In the listing below, find the line with "---- Lid, drawn", then repeat exactly every line from the top through that one.
[START OF Raw data]
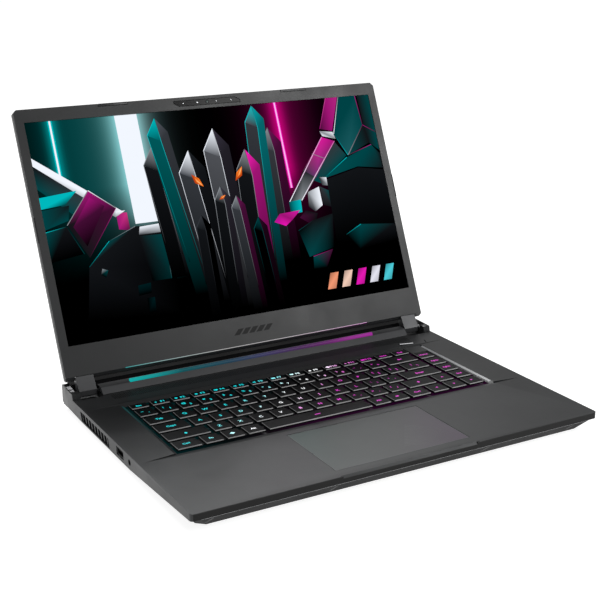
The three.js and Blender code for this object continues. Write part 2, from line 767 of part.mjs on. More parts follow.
function rearPort({ x, width, height }) {
  const [halfWide, halfHigh] = [width / 2, height / 2];
  const shell = box(
    x - halfWide - PORT_WALL,
    x + halfWide + PORT_WALL,
    257,
    TAIL_REAR_Y - 0.4,
    REAR_PORT_Z - halfHigh - PORT_WALL,
    REAR_PORT_Z + halfHigh + PORT_WALL,
  );
  const mouth = box(
    x - halfWide,
    x + halfWide,
    258,
    275,
    REAR_PORT_Z - halfHigh,
    REAR_PORT_Z + halfHigh,
  );
  return cut(shell, mouth);
}

function powerInlet() {
  const { x, width } = REAR_PORTS.power;
  const half = width / 2 + PORT_WALL;
  const body = box(x - half, x + half, 257, TAIL_REAR_Y - 0.4, REAR_PORT_Z - half, REAR_PORT_Z + half);
  return body.subtract(cylinderY(width / 2, 259, 275, x, REAR_PORT_Z, 16));
}

// ---- Lid, drawn upright round the hinge axis ----

// The lid's outline in X and Z with cut corners and a notch over each hinge.
function lidOutline(inset) {
  const side = HALF_WIDTH - inset;
  const [low, high] = [LID.bottom + inset, LID.top - inset];
  const notchInner = HINGE_LEFT_X - GAP - inset;
  const notchOuter = HINGE_RIGHT_X + GAP + inset;
  const notchTop = CAP_HEIGHT + GAP + inset;
  const right = [
    [notchInner, low],
    [notchInner, notchTop],
    [notchOuter, notchTop],
    [notchOuter, low],
    [side - LID_FOOT_CORNER, low],
    [side, low + LID_FOOT_CORNER],
    [side, high - LID_CORNER],
    [side - LID_CORNER, high],
  ];
  const left = right.map(([x, z]) => [-x, z]).reverse();
  return [...right, ...left];
}

function lidCover() {
  const outer = prismY(lidOutline(0), LID.seam, LID.back);
  const inside = box(
    -HALF_WIDTH + LID_SKIN,
    HALF_WIDTH - LID_SKIN,
    LID.seam - 1,
    LID.back - LID_SKIN,
    CAP_HEIGHT + GAP + LID_SKIN,
    LID.top - LID_SKIN,
  );
  const armRooms = bothSides((side) => sideBox(side, 156.6, 170.6, 0, 3.4, 5, 20));
  const lip = prismX(
    [
      [LID.seam - 1, LID.bottom - 1],
      [LID.seam + 1.4, LID.bottom - 1],
      [LID.seam + 1.4, LID.bottom],
      [LID.seam - 1, LID.bottom + 2.4],
    ],
    -HALF_WIDTH,
    HALF_WIDTH,
  );
  return cut(outer, inside, ...armRooms, lip);
}

function displayBezel() {
  const outer = prismY(lidOutline(0.2), LID.face, LID.seam - GAP);
  const screen = box(-SCREEN.halfWidth, SCREEN.halfWidth, -5, 5, SCREEN.bottom, SCREEN.top);
  const chinLip = prismX(
    [
      [LID.face - 1, LID.bottom - 1],
      [LID.face + CHIN_LIP + 1, LID.bottom - 1],
      [LID.face, LID.bottom + CHIN_LIP],
      [LID.face - 1, LID.bottom + CHIN_LIP + 1],
    ],
    -HALF_WIDTH,
    HALF_WIDTH,
  );
  const bumperRooms = bothSides((side) =>
    sideBox(side, BUMPER.near - GAP, BUMPER.far + GAP, -5, 5, BUMPER.bottom - GAP, 250),
  );
  return cut(outer, screen, chinLip, webcamOutline(GAP, -5, 5), ...bumperRooms);
}

// The camera window: a strip with its lower left and upper right corners cut away.
function webcamOutline(grow, y0, y1) {
  const side = WEBCAM.halfWidth + grow;
  const [low, high] = [WEBCAM.bottom - grow, WEBCAM.top + grow];
  const slant = 5;
  const outline = [
    [-side + slant, low],
    [side, low],
    [side, high - 3],
    [side - slant, high],
    [-side, high],
    [-side, low + 3],
  ];
  return prismY(outline, y0, y1);
}

function webcamModule() {
  const board = box(-29, 29, 0, 2.8, WEBCAM.bottom + 0.6, WEBCAM.top - 0.6);
  return webcamOutline(0, LID.face + 0.05, 0.3).add(board);
}

function lcdPanel() {
  return box(-SCREEN.halfWidth - 3, SCREEN.halfWidth + 3, LID.seam, 3.6, 33.5, SCREEN.top + 2.2);
}

// The cylinder along the hinge axis from |x| = near to |x| = far on one side.
function axisRod(side, radius, near, far, sides) {
  return side < 0
    ? cylinderX(radius, -far, -near, 0, 0, sides)
    : cylinderX(radius, near, far, 0, 0, sides);
}

function hingeArm(side) {
  const barrel = axisRod(side, BARREL_RADIUS, HINGE_LEFT_X, HINGE_RIGHT_X, 16);
  const pin = axisRod(side, PIN_RADIUS, PIN_END_X, HINGE_LEFT_X + 1, 12);
  const leaf = sideBox(side, 157.2, 170, 0.9, 2.2, -0.5, 22);
  const foot = sideBox(side, 142, 170, 0.9, 2.2, 17, 31.5);
  return join(barrel, pin, leaf, foot);
}

// The cap wraps the hinge barrel: its face comes forward towards its foot.
function hingeCap(side) {
  const section = [
    [-1.15, CAP_HEIGHT],
    [-3.5, 0.6],
    [-1.75, -3.5],
    [3.2, -3.5],
    [LID.back, 0],
    [LID.back, CAP_HEIGHT],
  ];
  const [x0, x1] = side < 0 ? [-HINGE_RIGHT_X, -HINGE_LEFT_X] : [HINGE_LEFT_X, HINGE_RIGHT_X];
  const room = sideBox(side, 156.8, 170.4, 0.5, 2.6, -1, CAP_HEIGHT + 1);
  return cut(prismX(section, x0, x1), room, axisRod(side, CAP_BORE, 150, 180, 20));
}

const lidBumper = (side) =>
  sideBox(side, BUMPER.near, BUMPER.far, LID.face - 0.35, LID.seam - GAP, BUMPER.bottom, LID.top - 0.2);

// ---- Assembly ----

const named = (stem, make, material) => [
  part(`${stem}_left`, make(-1), material),
  part(`${stem}_right`, make(1), material),
];

const base = new THREE.Group();
base.add(
  part("top_case", topCase(), DECK_METAL),
  part("bottom_cover", bottomCover(), SHELL_PLASTIC),
  part("rear_cover", rearCover(), SHELL_PLASTIC),
  part("front_foot", foot(FRONT_FOOT), RUBBER),
  part("rear_foot", foot(REAR_FOOT), RUBBER),
  part("hinge_bar", hingeBar(), BEZEL_PLASTIC),
  part("light_bar", lightBar(), DIFFUSER),
  ...named("hinge_bracket", hingeBracket, STEEL),
  part("keyboard_plate", keyboardPlate(), BLACK_PLASTIC),
  part("touchpad", touchpad(), SCREEN_GLASS),
  part("power_button", powerButton(), STEEL),
  part("motherboard", motherboard(), BOARD),
  part("heat_pipes", heatPipes(), COPPER),
  ...named("heatsink", heatsink, COPPER),
  ...named("fan_housing", fanHousing, BLACK_PLASTIC),
  ...named("fan_impeller", fanImpeller, BLACK_PLASTIC),
  part("battery_pack", battery(), BLACK_PLASTIC),
  part("solid_state_drive", solidStateDrive(), BOARD),
  part("memory_module", memoryModule(), BOARD),
  ...named("speaker", speaker, BLACK_PLASTIC),
  part("vent_grille", ventGrille(), BLACK_PLASTIC),
  part("usb_a_port_left", sidePort(-1, USB_A_LEFT), STEEL),
  part("audio_jack", audioJack(), BLACK_PLASTIC),
  part("usb_a_port_right", sidePort(1, USB_A_RIGHT), STEEL),
  part("usb_c_port_right", sidePort(1, USB_C_RIGHT), STEEL),
  part("ethernet_port", rearPort(REAR_PORTS.ethernet), STEEL),
  part("hdmi_port", rearPort(REAR_PORTS.hdmi), STEEL),
  part("power_inlet", powerInlet(), BLACK_PLASTIC),
);
for (const [name, solid] of Object.entries(keyGroups())) {
  base.add(part(name, solid, BLACK_PLASTIC));
}

const lid = new THREE.Group();
lid.add(
  part("lid_cover", lidCover(), DECK_METAL),
  part("display_bezel", displayBezel(), BEZEL_PLASTIC),
  part("lcd_panel", lcdPanel(), SCREEN_GLASS),
  part("webcam_module", webcamModule(), BLACK_PLASTIC),
  ...named("hinge_arm", hingeArm, STEEL),
  ...named("hinge_cap", hingeCap, BEZEL_PLASTIC),
  ...named("lid_bumper", lidBumper, RUBBER),
);
lid.position.set(0, AXIS.y, AXIS.z);
lid.rotation.x = THREE.MathUtils.degToRad(90 - OPEN_ANGLE);

const laptop = new THREE.Group();
laptop.add(base, lid);
laptop.position.z = DECK_HEIGHT;
const bounds = new THREE.Box3().setFromObject(laptop);
laptop.position.y = -(bounds.min.y + bounds.max.y) / 2;

export default laptop;
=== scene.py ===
"""Looks of an open gaming laptop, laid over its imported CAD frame.

Deck space is millimetres from the middle of the deck's front edge, with z up from the deck's top.
Lid space is millimetres round the hinge axis with the lid upright, and z up along the lid.
"""
import json
import math

import bmesh
import bpy
from mathutils import Matrix, Vector

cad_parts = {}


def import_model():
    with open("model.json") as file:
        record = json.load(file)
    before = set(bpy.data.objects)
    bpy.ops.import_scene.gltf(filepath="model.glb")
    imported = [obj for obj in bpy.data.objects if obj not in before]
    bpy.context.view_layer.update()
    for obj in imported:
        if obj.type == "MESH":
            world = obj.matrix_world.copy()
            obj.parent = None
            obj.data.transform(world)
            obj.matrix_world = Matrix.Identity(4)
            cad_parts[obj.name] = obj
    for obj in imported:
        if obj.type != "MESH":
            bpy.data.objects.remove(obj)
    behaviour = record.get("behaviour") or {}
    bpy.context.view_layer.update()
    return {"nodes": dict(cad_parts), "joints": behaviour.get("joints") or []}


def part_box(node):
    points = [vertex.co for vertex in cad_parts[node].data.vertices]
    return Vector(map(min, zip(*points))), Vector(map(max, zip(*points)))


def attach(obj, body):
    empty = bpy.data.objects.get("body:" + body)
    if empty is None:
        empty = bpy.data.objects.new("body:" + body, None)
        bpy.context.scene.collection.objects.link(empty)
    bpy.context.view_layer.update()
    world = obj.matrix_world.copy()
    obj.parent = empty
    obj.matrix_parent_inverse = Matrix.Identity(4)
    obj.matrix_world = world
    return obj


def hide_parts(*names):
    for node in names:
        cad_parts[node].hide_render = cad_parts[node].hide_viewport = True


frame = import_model()
scene = bpy.context.scene
NODES = frame["nodes"]

# ---- Places read from the frame, in metres ----

HINGE = next(j for j in frame["joints"] if j["name"] == "lid_hinge")["pos_m"]
FRONT_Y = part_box("top_case")[0].y
DECK_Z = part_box("touchpad")[1].z + 0.00015
OPEN_ANGLE = 114
LID_LEAN = math.radians(90 - OPEN_ANGLE)
DECK = Matrix.Translation((0, FRONT_Y, DECK_Z)) @ Matrix.Scale(0.001, 4)
LID = Matrix.Translation(HINGE) @ Matrix.Rotation(LID_LEAN, 4, "X") @ Matrix.Scale(0.001, 4)

# ---- Sizes named in the CAD, in millimetres ----

KEY_PITCH = 18.35
KEY_FRONT_Y = 101
KEY_LEFT_X = -145.6
KEY_RIGHT_X = 127
NAV_RIGHT_X = 145.2
FUNCTION_DEPTH = 12.25
KEY_MARGIN = 1.35
CAP_TAPER = 0.7
CAP_SLOPE_DROP = 0.85
LEFT_MODIFIERS = [KEY_LEFT_X, -121.9, -103.6, -85.4, -67.3]
RIGHT_MODIFIERS = [31.6, 49.95, 68.3, 90.2]
DOWN_ARROW_X = 108.6
ARROW_EDGES = [RIGHT_MODIFIERS[-1], DOWN_ARROW_X, KEY_RIGHT_X, NAV_RIGHT_X]
NAV_EDGES = [KEY_RIGHT_X + 0.4, NAV_RIGHT_X]
CAP_TOP_Z = -0.25
SCREEN_HALF = 172.1
SCREEN_LOW = 39.81
SCREEN_HIGH = 233.41
GRILLE = {"half": 150, "front": 220.6, "rear": 233.4, "top": 0, "bottom": -1.2}
LIGHT_LEFT_X = -126.5
LIGHT_RIGHT_X = 117.5
LIP_Y = -0.74
LIP_H = 13.75
PAD_BOX = {"half": 60, "front": 11.15, "rear": 84.5, "top": -0.15}
USB_Z = -5.6
AUDIO_JACK = (110.6, -5.8)
CAMERA_H = 239.1
WELL_SLOPE = {"low": (146.2, -1.8), "high": (149.6, 0), "front": 100, "rear": 204}


# ---- Node materials ----

def new_material(name):
    mat = bpy.data.materials.new(name)
    mat.use_nodes = True
    return mat, mat.node_tree, mat.node_tree.nodes["Principled BSDF"]


def feed(tree, made, inputs):
    """Sets a node's inputs. Each is a plain value, or another node's output to link."""
    for key, value in inputs.items():
        if isinstance(value, bpy.types.NodeSocket):
            tree.links.new(value, made.inputs[key])
        else:
            made.inputs[key].default_value = value


def node(tree, kind, output, inputs, **settings):
    """Makes a node and gives one of its outputs."""
    made = tree.nodes.new(kind)
    for key, value in settings.items():
        setattr(made, key, value)
    feed(tree, made, inputs)
    return made.outputs[output]


def object_coords(tree):
    return node(tree, "ShaderNodeTexCoord", "Object", {})


def noise(tree, scale, detail=3.0, stretch=None):
    """A noise in object space; scale is in features per metre."""
    coords = object_coords(tree)
    if stretch:
        coords = node(tree, "ShaderNodeMapping", "Vector", {"Vector": coords, "Scale": stretch})
    return node(tree, "ShaderNodeTexNoise", "Fac", {"Vector": coords, "Scale": scale, "Detail": detail})


def ramp(tree, source, stops):
    """Colours along a value. Each stop is (position, (r, g, b))."""
    made = tree.nodes.new("ShaderNodeValToRGB")
    elements = made.color_ramp.elements
    while len(elements) < len(stops):
        elements.new(0.5)
    for element, (position, color) in zip(elements, stops):
        element.position = position
        element.color = (*color, 1)
    tree.links.new(source, made.inputs["Fac"])
    return made.outputs["Color"]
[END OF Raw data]
* [Final result]:
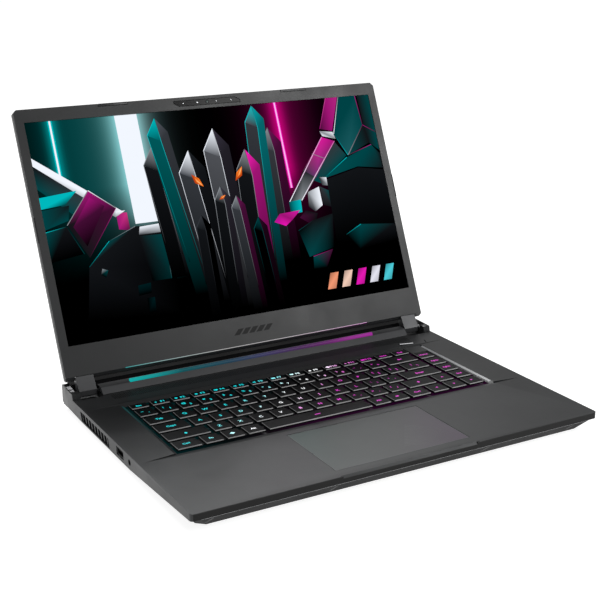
The three.js and Blender code for this object continues. Write part 2, from line 767 of part.mjs on. More parts follow.
function rearPort({ x, width, height }) {
  const [halfWide, halfHigh] = [width / 2, height / 2];
  const shell = box(
    x - halfWide - PORT_WALL,
    x + halfWide + PORT_WALL,
    257,
    TAIL_REAR_Y - 0.4,
    REAR_PORT_Z - halfHigh - PORT_WALL,
    REAR_PORT_Z + halfHigh + PORT_WALL,
  );
  const mouth = box(
    x - halfWide,
    x + halfWide,
    258,
    275,
    REAR_PORT_Z - halfHigh,
    REAR_PORT_Z + halfHigh,
  );
  return cut(shell, mouth);
}

function powerInlet() {
  const { x, width } = REAR_PORTS.power;
  const half = width / 2 + PORT_WALL;
  const body = box(x - half, x + half, 257, TAIL_REAR_Y - 0.4, REAR_PORT_Z - half, REAR_PORT_Z + half);
  return body.subtract(cylinderY(width / 2, 259, 275, x, REAR_PORT_Z, 16));
}

// ---- Lid, drawn upright round the hinge axis ----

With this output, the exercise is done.